After Tuesday's half-day of rehearsals (which would have been a full day except for a scheduling conflict I couldn't move), and yesterday's all-day rehearsals, my intellectual capabilities and creativity seem a bit diminished this week. We open tonight with Don Giovanni and close Sunday afternoon with La Clemenza di Tito. I'm meant to work on our product roadmap for the next 5-10 sprints (i.e., through years' end) while also delivering at least one more feature for the current sprint that ends Tuesday. But I really need a nap.

Meanwhile, Ravinia and Maestro Conlon have sent us a couple of blog posts and column about the operas. On Don Giovanni:

[O]f the many implications of this extremely complex narrative, there is an overwhelming presence that, at the beginning and the end, orients the listener. And it is accomplished without a word of text, nor preamble, nor explanation. The terrifying power of the key of D minor, in the hands of the transcendent genius of Mozart, tells us that this is a cautionary tale, illustrating the fate of those who transgress without repentance. The composer, so generous in his own clemency, pardons almost every character in his operas, but here has made a stunning and powerful exception. In an era when portrayal of death on the stage was relatively rare and unfashionable, Mozart presents us the protagonist’s damnation in full view.

On La Clemenza di Tito:

In 1789, the French populace rose up against their king and queen and brought about a revolution, eventually executing their monarchs. Thirteen years before that, the American colonies had rebelled against the British Crown and established their own sovereign nation.

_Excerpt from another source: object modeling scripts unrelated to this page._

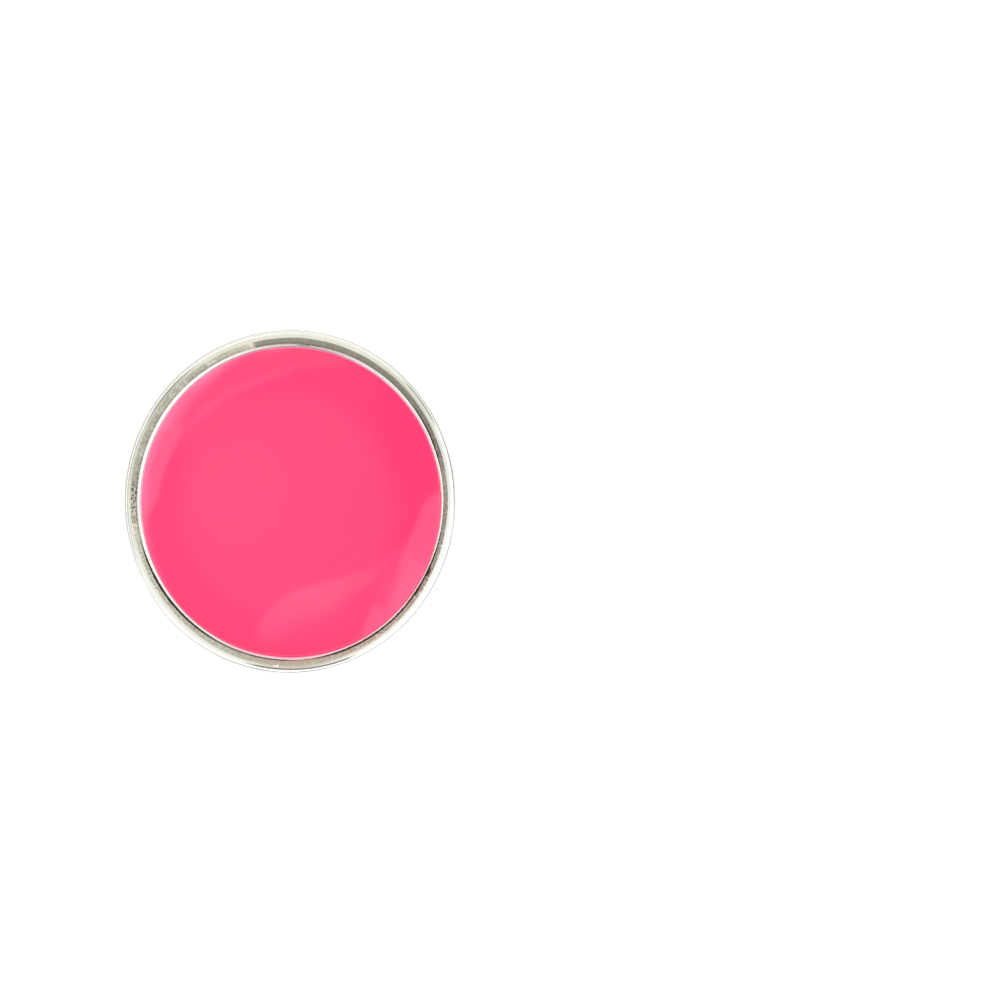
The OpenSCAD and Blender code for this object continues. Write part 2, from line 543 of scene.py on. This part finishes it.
def poured_enamel():
    """Glossy hot-pink enamel, almost even, with a few specks of dust under its skin."""
    finish = Finish("poured pink enamel")
    place = finish.own_place()
    x, y, _ = finish.parts(place)
    radius, turn = finish.round_disc(x, y)
    flow = finish.noise(place, 0.22, detail=1.0)
    mottle = finish.noise(place, 2.6, detail=3.0, roughness=0.6)
    dust = finish.node(
        "ShaderNodeTexVoronoi",
        {"feature": "F1"},
        {"Vector": place, "Scale": 0.62, "Randomness": 1.0},
        output="Distance",
    )
    specks = 1 - finish.rise(dust, 0.02, 0.05)
    pink = finish.blend(mottle, (0.97, 0.0355, 0.155, 1), (0.95, 0.0385, 0.161, 1))
    pink = finish.blend(specks * 0.25, pink, (0.6, 0.02, 0.08, 1))

    # Painted highlight: the enamel turns pale at its edge, most at the top and left
    thin = finish.rise(turn, 0.09, 0.18) * (1 - finish.rise(turn, 0.53, 0.61))
    thin = finish.rise(radius, 8.93, 9.03) * (0.12 + 0.33 * thin)
    pink = finish.blend(thin, pink, (0.66, 0.7, 0.74, 1))
    return finish.surface(
        base_color=pink,
        roughness=0.025 + 0.025 * mottle,
        normal=finish.relief(flow * 0.6 + specks * 0.05, 0.03),
    )


def drawn_wire():
    """Polished steel wire with fine lines from drawing, along the post."""
    finish = Finish("drawn steel wire", metallic=1.0)
    place = finish.own_place()
    lines = finish.noise(finish.scaled(place, (1, 1, 0.04)), 26.0, detail=3.0, roughness=0.6)
    worn = finish.noise(place, 1.4, detail=3.0)
    tone = finish.blend(worn, (0.74, 0.74, 0.71, 1), (0.62, 0.62, 0.59, 1))
    return finish.surface(
        base_color=finish.blend(lines * 0.25, tone, grey(0.45)),
        roughness=0.14 + 0.14 * lines + 0.05 * worn,
        normal=finish.relief(lines, 0.006),
    )


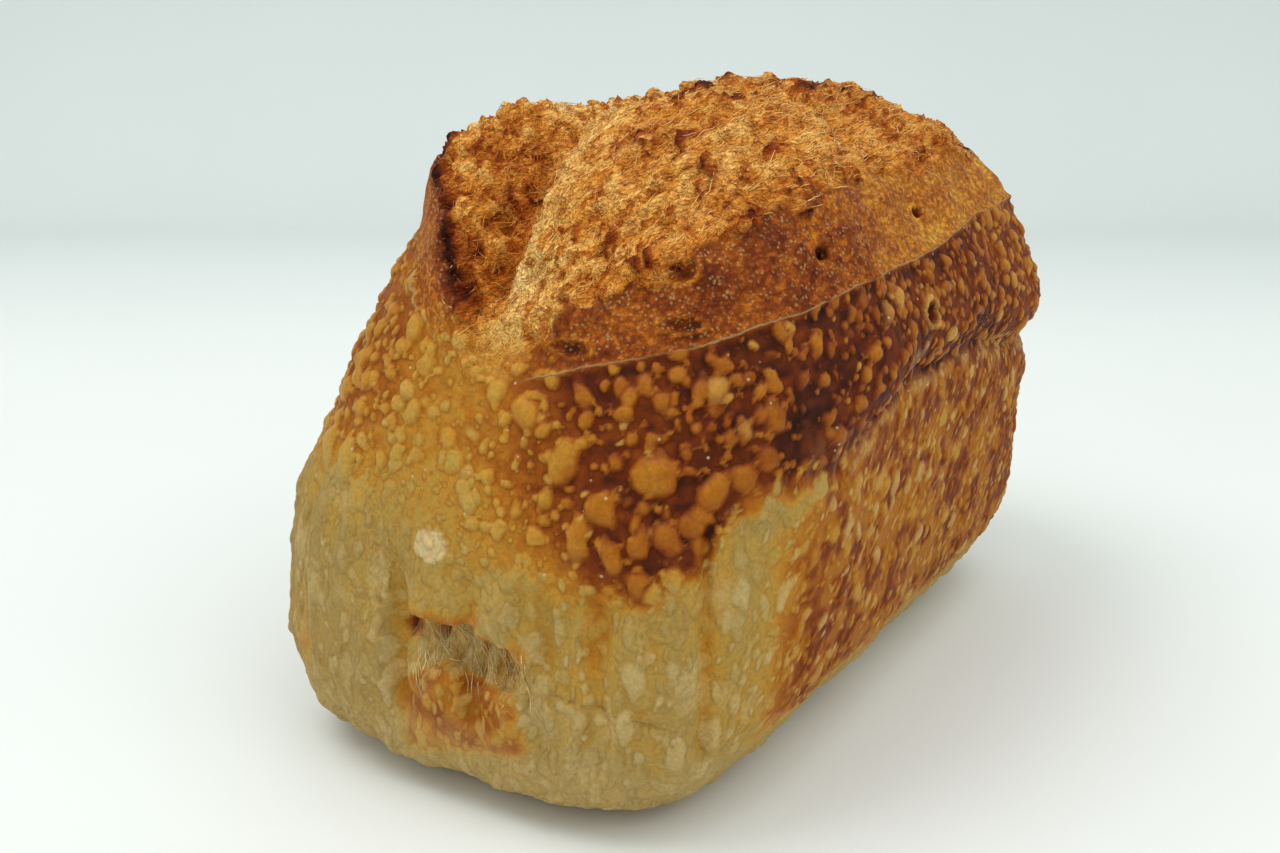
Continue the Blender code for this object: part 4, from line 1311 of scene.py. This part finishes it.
def crust_material():
    """Baked crust: colours from the surface's points, with grain, fibres and specks on top."""
    t = Tree("crust")
    place = t.add("ShaderNodeTexCoord").outputs["Object"]
    tint, top, kind, seam = [t.attribute(name) for name in ("tint", "top", "kind", "seam")]
    split = t.add("ShaderNodeSeparateColor", {"Color": kind.outputs["Color"]})
    torn, speckled, blistered = split.outputs[:3]
    gloss = kind.outputs["Alpha"]
    seam_parts = t.add("ShaderNodeSeparateColor", {"Color": seam.outputs["Color"]})
    seam_field, seam_presence, pad = seam_parts.outputs[:3]

    grain = t.noise(t.in_cells(place, 0.8), 4.0, 0.6)
    patches = t.noise(t.in_cells(place, 4.0), 3.0)
    small_patches = t.noise(t.in_cells(place, 1.4), 2.0)
    wavy = t.warped(place, 3.0, 1.0)
    fibre = t.noise(t.in_cells(wavy, 0.50, (1.0, 7.0, 1.0)), 2.0, 0.50)
    flecks = t.noise(t.in_cells(wavy, 2.2, (1.0, 2.6, 1.0)), 4.0, 0.6)
    thread = t.lines(t.in_cells(wavy, 1.2, (1.0, 8.0, 1.0)), THREAD_WIDTH)
    other_thread = t.lines(t.in_cells(wavy, 1.0, (1.0, 9.0, 1.0)), THREAD_WIDTH)
    hanging = t.noise(t.in_cells(wavy, 0.40, (1.0, 1.0, 7.0)), 3.0, 0.55)

    # Blisters: their tops, with the painted light on their domes, blend softly into the gaps
    wobble = t.times(t.math("SUBTRACT", small_patches, 0.5), 0.5)
    field = t.total(t.between(top.outputs["Alpha"], 0.0, 1.0, -1.0, 1.0), wobble)
    on_top = t.between(field, -0.25, 0.75, kind="SMOOTHSTEP")
    rim = t.times(t.between(field, -0.55, -0.10), t.between(field, 0.30, -0.10), t.opposite(torn))
    color = t.color_mix(on_top, tint.outputs["Color"], top.outputs["Color"])
    color = t.tinted(color, RIM_TINT, rim, t.between(gloss, 0.0, 1.0, 0.22, 0.45))
    color = t.shaded(color, t.between(grain, 0.3, 0.7, 0.82, 1.18))
    color = t.tinted(color, WARM_TINT, t.between(patches, 0.35, 0.65), 0.35)

    # Torn crumb: fine pale and dark fibres, and brown flecks
    color = t.tinted(color, FLECK_TINT, torn, t.between(flecks, 0.52, 0.60), 0.85)
    color = t.tinted(color, DARK_FIBRE_TINT, torn, t.between(fibre, 0.49, 0.38), 0.55)
    color = t.tinted(color, PALE_FIBRE_TINT, torn, t.between(fibre, 0.52, 0.62), 0.50)
    color = t.tinted(color, DARK_THREAD_TINT, torn, other_thread, 0.60)
    color = t.tinted(color, PALE_THREAD_TINT, torn, thread, 0.75)
    color = t.tinted(color, HANGING_TINT, pad, t.between(hanging, 0.48, 0.38), 0.6)

    # Specks and mottling of the smooth band, beads and white dots among the blisters
    mottle = t.noise(t.in_cells(wavy, 1.1, (1.0, 1.7, 1.0)), 3.0, 0.6)
    color = t.tinted(color, PALE_MOTTLE_TINT, speckled, t.between(mottle, 0.51, 0.62), 0.85)
    color = t.tinted(color, DARK_MOTTLE_TINT, speckled, t.between(mottle, 0.47, 0.36), 0.75)
    clustered = t.between(patches, 0.40, 0.55, 0.20, 1.0)
    tiny = t.math("MAXIMUM", t.spots(wavy, 0.9, 0.46, 0.7), t.spots(wavy, 1.7, 0.32, 0.5))
    dots = t.times(tiny, speckled, clustered)
    color = t.dotted(color, DOT_COLOR, dots, 0.50)
    beads = t.times(t.spots(place, 1.9, 0.34, 0.5), blistered, t.opposite(on_top))
    color = t.color_mix(t.times(beads, 0.75), color, top.outputs["Color"])
    white = t.times(t.spots(place, 3.6, 0.11, 0.35), blistered)
    color = t.dotted(color, WHITE_DOT_COLOR, white, 0.7)

    # Pale ridge of the seams
    from_seam = t.between(seam_field, 0.0, 1.0, -SEAM_REACH, SEAM_REACH)
    from_seam = t.math("ABSOLUTE", t.total(from_seam, wobble))
    line = t.times(t.between(from_seam, 0.34, 0.10), seam_presence)
    color = t.dotted(color, SEAM_COLOR, line, 0.60)

    # Roughness: torn crumb is the most matt, the tops of the shoulder's blisters shine a little
    rough = t.total(t.between(grain, 0.3, 0.7, 0.52, 0.74), t.times(torn, 0.12))
    rough = t.math("SUBTRACT", rough, t.times(gloss, on_top, 0.26))

    # Relief finer than the mesh, each kind with its own height
    heights = ((grain, 0.35), (torn, fibre), (torn, thread), (torn, other_thread, -0.7),
               (torn, flecks, 1.2), (pad, hanging, 1.5), (mottle, speckled, 0.9), (dots, 0.6),
               (beads, 0.9), (white, 0.3), (line, 0.8), (on_top, t.opposite(torn), 0.8))
    relief = t.total(*[t.times(*factors) for factors in heights])
    return t.finish(color, rough, CRUST_SPECULAR, relief, 0.9, 0.35)


def strand_material():
    """Fine torn fibres: each one's own colour, with a little grain along it."""
    t = Tree("torn_fibre")
    place = t.add("ShaderNodeTexCoord").outputs["Object"]
    grain = t.noise(t.in_cells(place, 0.5), 2.0)
    shade = t.between(grain, 0.3, 0.7, 0.78, 1.22)
    color = t.shaded(t.attribute("tint").outputs["Color"], shade)
    rough = t.between(grain, 0.3, 0.7, 0.55, 0.75)
    return t.finish(color, rough, CRUST_SPECULAR, grain, 0.4, 0.1)


def fit_to_box(points, low, high):
    """Points in metres, scaled and moved so that their box is the CAD node's box."""
    own_low, own_high = points.min(axis=0), points.max(axis=0)
    scale = (high - low) / (own_high - own_low)
    return low + (points - own_low) * scale


# Torn fibres that stand a little off the surface: rings along one, sides round it
STRAND_RINGS = 5
STRAND_SIDES = 3
LOWEST_STRAND = 96.0
STRAND_RADIUS = (0.04, 0.11)
STRAND_SEED = 201

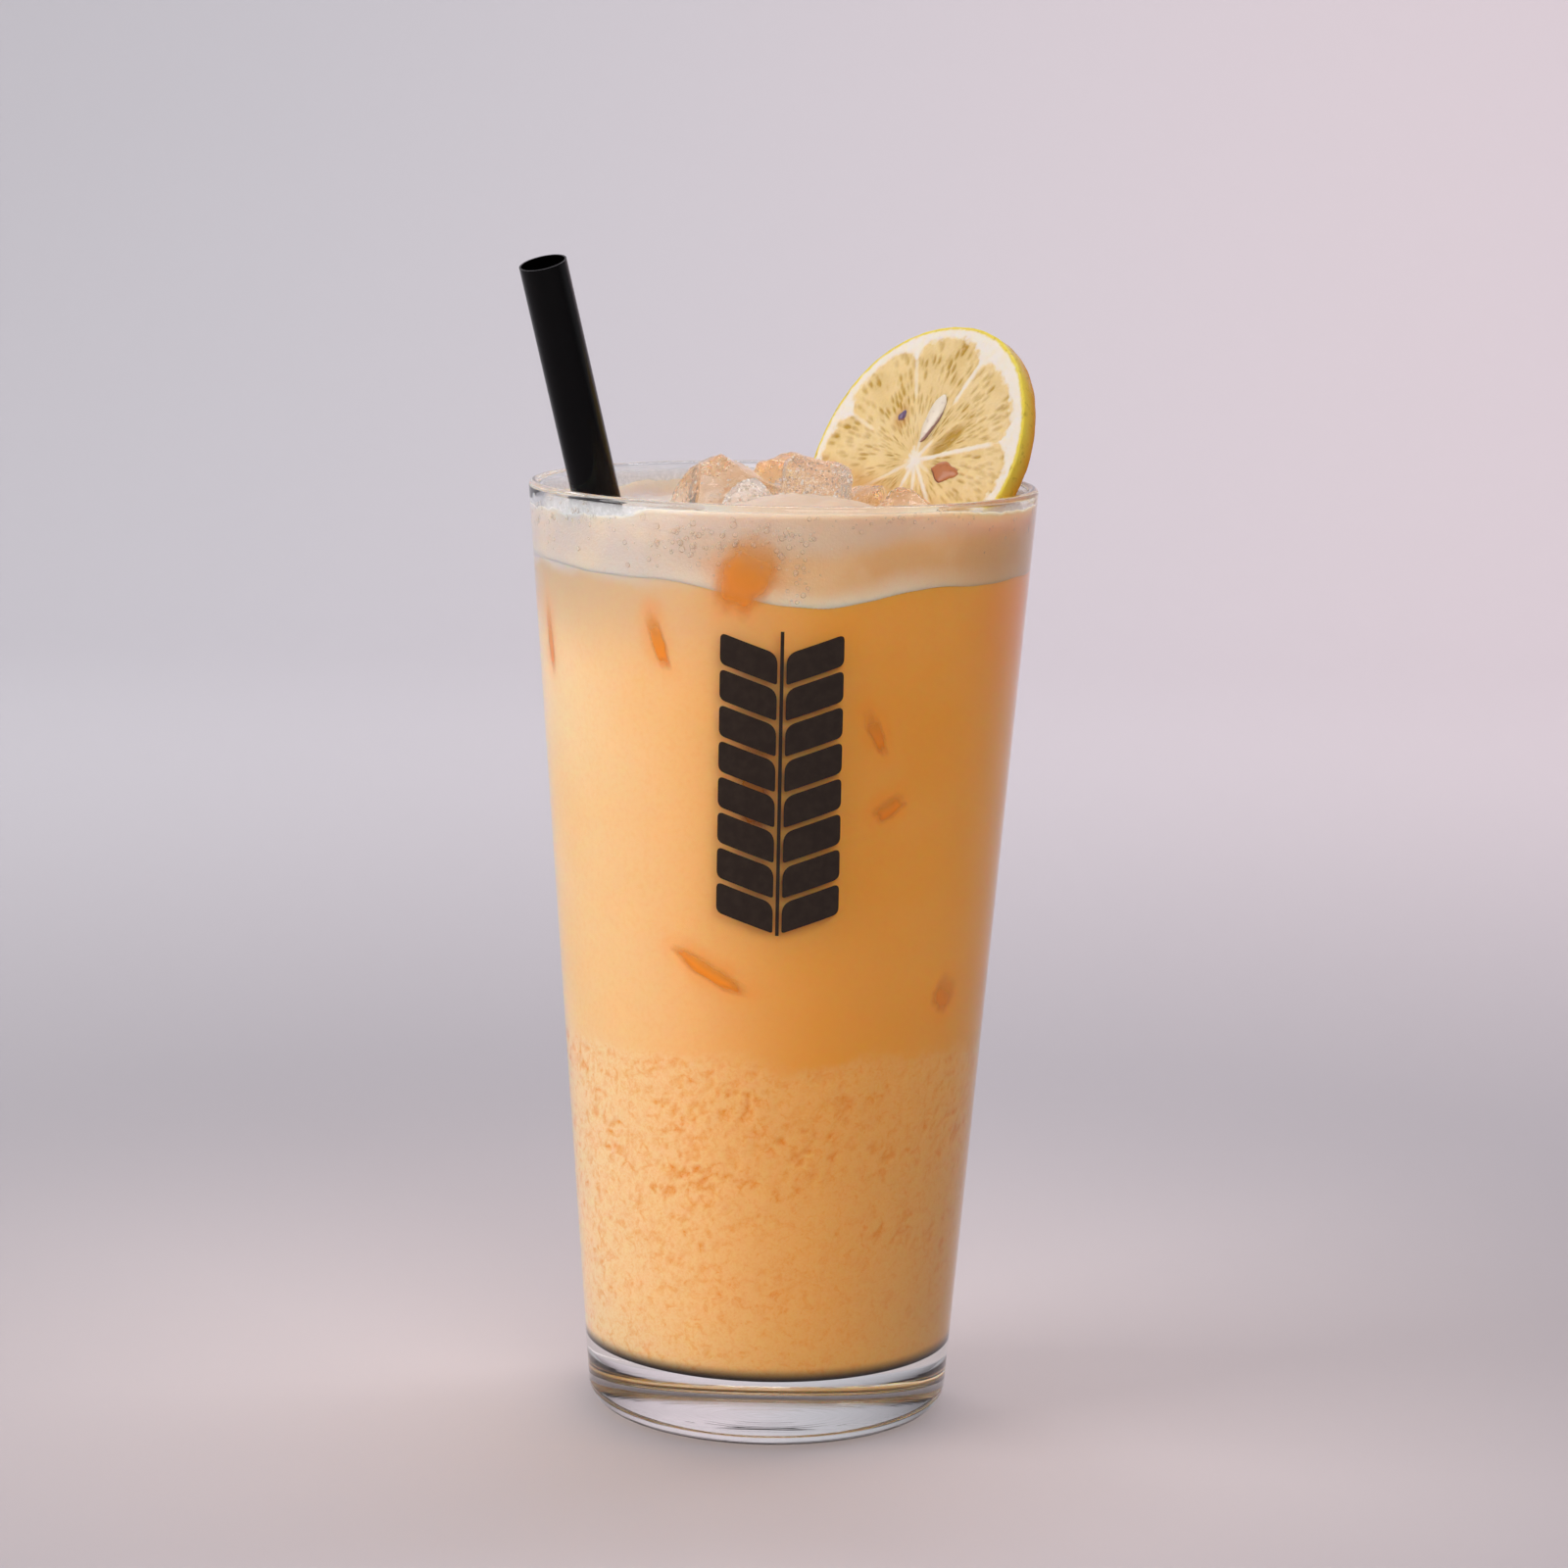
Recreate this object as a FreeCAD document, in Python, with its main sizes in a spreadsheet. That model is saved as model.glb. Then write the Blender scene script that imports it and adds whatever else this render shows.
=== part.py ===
"""Glass of lemonade: a tall conical tumbler with a heavy base, filled with cloudy lemonade.

The drink stands in three layers: settled pulp at the bottom, lemonade, and a head of foam.
A wide straw stands in it, and a lemon slice and a heap of ice stand out of the foam.

Row frame in millimetres: +Z up, the origin on the table under the middle of the glass.
"""
import FreeCAD, Part
import math
import os

import Sketcher
from FreeCAD import Placement, Rotation, Vector

# ---------------------------------------------------------------- driving dimensions
SIZES = [
    # name, value, what it is
    ("glass_height", 163.5, "table to the top of the rim"),
    ("rim_radius", 44.0, "outside of the rim"),
    ("foot_radius", 31.3, "outside wall, carried down to the table"),
    ("rim_wall", 2.0, "wall thickness at the rim"),
    ("floor_wall", 3.0, "wall thickness at the floor"),
    ("floor_height", 12.0, "table to the inside floor"),
    ("floor_round", 4.0, "radius between the floor and the inside wall"),
    ("heel_round", 4.5, "radius between the foot and the outside wall"),
    ("rim_round", 0.9, "radius of the two edges of the rim"),
    ("punt_radius", 23.0, "radius of the hollow under the base"),
    ("punt_depth", 1.0, "depth of the hollow under the base"),
    ("wall_gap", 0.2, "gap between the drink and the inside of the glass"),
    ("fit_gap", 0.15, "gap left round whatever stands in the drink, and between its layers"),
    ("pulp_height", 57.5, "inside floor to the top of the settled pulp"),
    ("pulp_ripple", 1.6, "unevenness of the top of the pulp"),
    ("head_depth", 13.2, "rim to the underside of the foam"),
    ("head_tilt", 0.02, "how much deeper the foam reaches for each mm to the right"),
    ("head_dip", 3.8, "how much deeper it reaches at the front"),
    ("head_ripple", 0.35, "unevenness of the underside of the foam"),
    ("froth_drop", 5.6, "rim to the flat part of the foam's top"),
    ("froth_mound", 7.0, "height of the froth that is pushed up at the front"),
    ("froth_rise", 1.6, "how far over the rim the froth may stand"),
    ("straw_diameter", 8.0, "outside of the straw"),
    ("straw_wall", 0.3, "wall thickness of the straw"),
    ("straw_length", 199.0, "length of the straw"),
    ("straw_foot_x", 2.2, "middle of the straw's foot"),
    ("straw_foot_y", 18.3, "middle of the straw's foot"),
    ("straw_lean_to", 213.2, "bearing of the place on the rim that it leans on, degrees"),
    ("slice_radius", 24.3, "mean radius of the lemon slice"),
    ("slice_thickness", 3.4, "thickness of the lemon slice"),
    ("slice_edge_round", 0.5, "radius of the slice's two edges"),
    ("slice_x", 22.7, "middle of the slice's front face"),
    ("slice_y", 9.0, "middle of the slice's front face"),
    ("slice_rise", 4.6, "rim to the middle of the slice's front face"),
    ("slice_bearing", 223.7, "bearing that the slice's front face looks to, degrees"),
    ("slice_tip", 26.0, "how far the slice's front face looks up, degrees"),
    ("ice_taper", 0.88, "width of a cube's small end as a share of its large end"),
    ("ice_round", 2.6, "radius of a cube's edges"),
]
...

None of this was lost on royals across the entire continent of Europe, who reacted with alarm and concern. The subject of “good governance,” even by monarchs who claimed to rule by Divine Right, acquired a new urgency. The French Revolution struck especially close to Holy Roman Emperor Leopold II, for Marie Antoinette, the last French queen, was his sister.

So in 1791, when Leopold was to be crowned in Prague, a celebratory opera was to be commissioned. And because one of the contemporary models of Age of Enlightenment authority was that of the “Enlightened Despot,” the new opera could both flatter the new leader and subtly suggest to him an exemplary model of authority. The chosen opera would portray a Roman emperor—and by extension the newly crowned monarch—as not only a man of justice but also of mercy.

Finally, writer John Schauer makes the argument that seeing these operas in Ravinia's Martin Theater, which holds 850, will give you a better experience than seeing one at Dodger Stadium.